Supplied information:
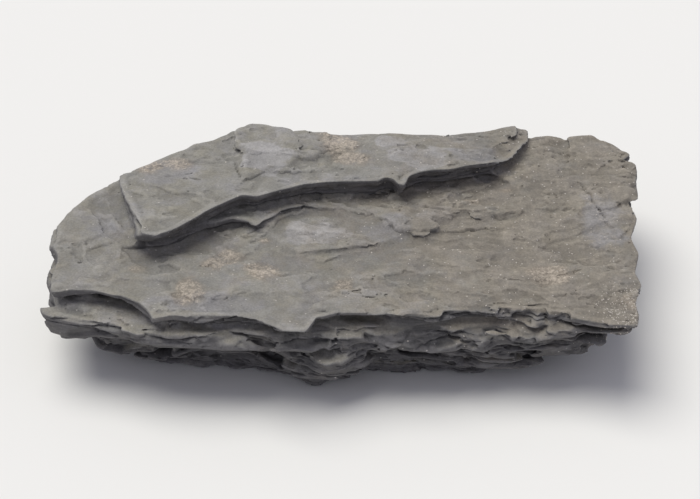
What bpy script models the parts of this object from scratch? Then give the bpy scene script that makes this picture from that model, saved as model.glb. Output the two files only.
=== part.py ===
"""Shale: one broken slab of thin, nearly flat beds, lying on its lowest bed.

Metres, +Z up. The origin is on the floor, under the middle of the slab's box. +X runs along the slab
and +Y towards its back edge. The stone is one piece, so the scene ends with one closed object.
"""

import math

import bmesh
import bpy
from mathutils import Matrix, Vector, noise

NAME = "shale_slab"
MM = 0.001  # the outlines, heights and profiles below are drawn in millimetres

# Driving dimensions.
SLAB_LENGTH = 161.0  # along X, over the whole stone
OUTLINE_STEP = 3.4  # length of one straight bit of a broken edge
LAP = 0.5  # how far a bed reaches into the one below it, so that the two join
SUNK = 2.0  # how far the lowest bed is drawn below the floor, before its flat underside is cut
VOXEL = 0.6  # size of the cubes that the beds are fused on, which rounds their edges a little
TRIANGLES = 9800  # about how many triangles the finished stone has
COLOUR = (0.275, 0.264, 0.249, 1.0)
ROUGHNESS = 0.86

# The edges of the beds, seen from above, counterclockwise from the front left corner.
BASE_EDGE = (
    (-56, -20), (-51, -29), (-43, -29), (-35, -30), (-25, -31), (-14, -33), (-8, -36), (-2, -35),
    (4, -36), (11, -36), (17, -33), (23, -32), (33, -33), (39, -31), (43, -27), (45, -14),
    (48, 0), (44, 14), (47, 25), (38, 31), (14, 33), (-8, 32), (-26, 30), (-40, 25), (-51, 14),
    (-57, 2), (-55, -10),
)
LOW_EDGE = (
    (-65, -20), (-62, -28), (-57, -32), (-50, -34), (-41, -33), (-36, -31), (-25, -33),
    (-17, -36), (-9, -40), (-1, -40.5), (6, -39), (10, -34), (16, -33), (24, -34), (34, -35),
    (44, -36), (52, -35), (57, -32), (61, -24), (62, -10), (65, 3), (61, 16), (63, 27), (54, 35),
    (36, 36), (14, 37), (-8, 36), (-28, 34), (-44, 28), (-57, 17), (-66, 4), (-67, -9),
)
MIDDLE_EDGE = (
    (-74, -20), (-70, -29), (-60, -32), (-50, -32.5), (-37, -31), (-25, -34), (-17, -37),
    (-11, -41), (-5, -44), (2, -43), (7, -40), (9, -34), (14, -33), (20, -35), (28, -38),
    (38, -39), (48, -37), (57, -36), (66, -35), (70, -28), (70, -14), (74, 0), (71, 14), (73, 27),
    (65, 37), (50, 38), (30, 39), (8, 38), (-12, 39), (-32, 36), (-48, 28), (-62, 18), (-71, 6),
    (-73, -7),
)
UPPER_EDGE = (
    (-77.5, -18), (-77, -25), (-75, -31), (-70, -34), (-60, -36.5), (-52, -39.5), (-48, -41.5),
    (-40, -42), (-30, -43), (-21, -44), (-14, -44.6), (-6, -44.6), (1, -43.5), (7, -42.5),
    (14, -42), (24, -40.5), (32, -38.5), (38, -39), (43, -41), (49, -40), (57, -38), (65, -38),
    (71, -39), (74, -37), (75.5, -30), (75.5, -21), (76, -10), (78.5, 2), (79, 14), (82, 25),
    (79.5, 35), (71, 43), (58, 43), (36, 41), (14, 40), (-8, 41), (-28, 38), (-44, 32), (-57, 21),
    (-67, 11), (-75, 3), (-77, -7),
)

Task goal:
Reproduce each line verbatim.

Output of the task:
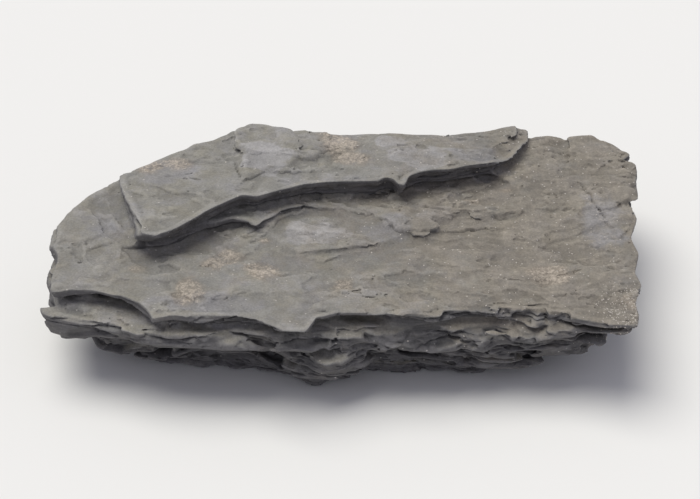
What bpy script models the parts of this object from scratch? Then give the bpy scene script that makes this picture from that model, saved as model.glb. Output the two files only.
=== part.py ===
"""Shale: one broken slab of thin, nearly flat beds, lying on its lowest bed.

Metres, +Z up. The origin is on the floor, under the middle of the slab's box. +X runs along the slab
and +Y towards its back edge. The stone is one piece, so the scene ends with one closed object.
"""

import math

import bmesh
import bpy
from mathutils import Matrix, Vector, noise

NAME = "shale_slab"
MM = 0.001  # the outlines, heights and profiles below are drawn in millimetres

# Driving dimensions.
SLAB_LENGTH = 161.0  # along X, over the whole stone
OUTLINE_STEP = 3.4  # length of one straight bit of a broken edge
LAP = 0.5  # how far a bed reaches into the one below it, so that the two join
SUNK = 2.0  # how far the lowest bed is drawn below the floor, before its flat underside is cut
VOXEL = 0.6  # size of the cubes that the beds are fused on, which rounds their edges a little
TRIANGLES = 9800  # about how many triangles the finished stone has
COLOUR = (0.275, 0.264, 0.249, 1.0)
ROUGHNESS = 0.86

# The edges of the beds, seen from above, counterclockwise from the front left corner.
BASE_EDGE = (
    (-56, -20), (-51, -29), (-43, -29), (-35, -30), (-25, -31), (-14, -33), (-8, -36), (-2, -35),
    (4, -36), (11, -36), (17, -33), (23, -32), (33, -33), (39, -31), (43, -27), (45, -14),
    (48, 0), (44, 14), (47, 25), (38, 31), (14, 33), (-8, 32), (-26, 30), (-40, 25), (-51, 14),
    (-57, 2), (-55, -10),
)
LOW_EDGE = (
    (-65, -20), (-62, -28), (-57, -32), (-50, -34), (-41, -33), (-36, -31), (-25, -33),
    (-17, -36), (-9, -40), (-1, -40.5), (6, -39), (10, -34), (16, -33), (24, -34), (34, -35),
    (44, -36), (52, -35), (57, -32), (61, -24), (62, -10), (65, 3), (61, 16), (63, 27), (54, 35),
    (36, 36), (14, 37), (-8, 36), (-28, 34), (-44, 28), (-57, 17), (-66, 4), (-67, -9),
)
MIDDLE_EDGE = (
    (-74, -20), (-70, -29), (-60, -32), (-50, -32.5), (-37, -31), (-25, -34), (-17, -37),
    (-11, -41), (-5, -44), (2, -43), (7, -40), (9, -34), (14, -33), (20, -35), (28, -38),
    (38, -39), (48, -37), (57, -36), (66, -35), (70, -28), (70, -14), (74, 0), (71, 14), (73, 27),
    (65, 37), (50, 38), (30, 39), (8, 38), (-12, 39), (-32, 36), (-48, 28), (-62, 18), (-71, 6),
    (-73, -7),
)
UPPER_EDGE = (
    (-77.5, -18), (-77, -25), (-75, -31), (-70, -34), (-60, -36.5), (-52, -39.5), (-48, -41.5),
    (-40, -42), (-30, -43), (-21, -44), (-14, -44.6), (-6, -44.6), (1, -43.5), (7, -42.5),
    (14, -42), (24, -40.5), (32, -38.5), (38, -39), (43, -41), (49, -40), (57, -38), (65, -38),
    (71, -39), (74, -37), (75.5, -30), (75.5, -21), (76, -10), (78.5, 2), (79, 14), (82, 25),
    (79.5, 35), (71, 43), (58, 43), (36, 41), (14, 40), (-8, 41), (-28, 38), (-44, 32), (-57, 21),
    (-67, 11), (-75, 3), (-77, -7),
)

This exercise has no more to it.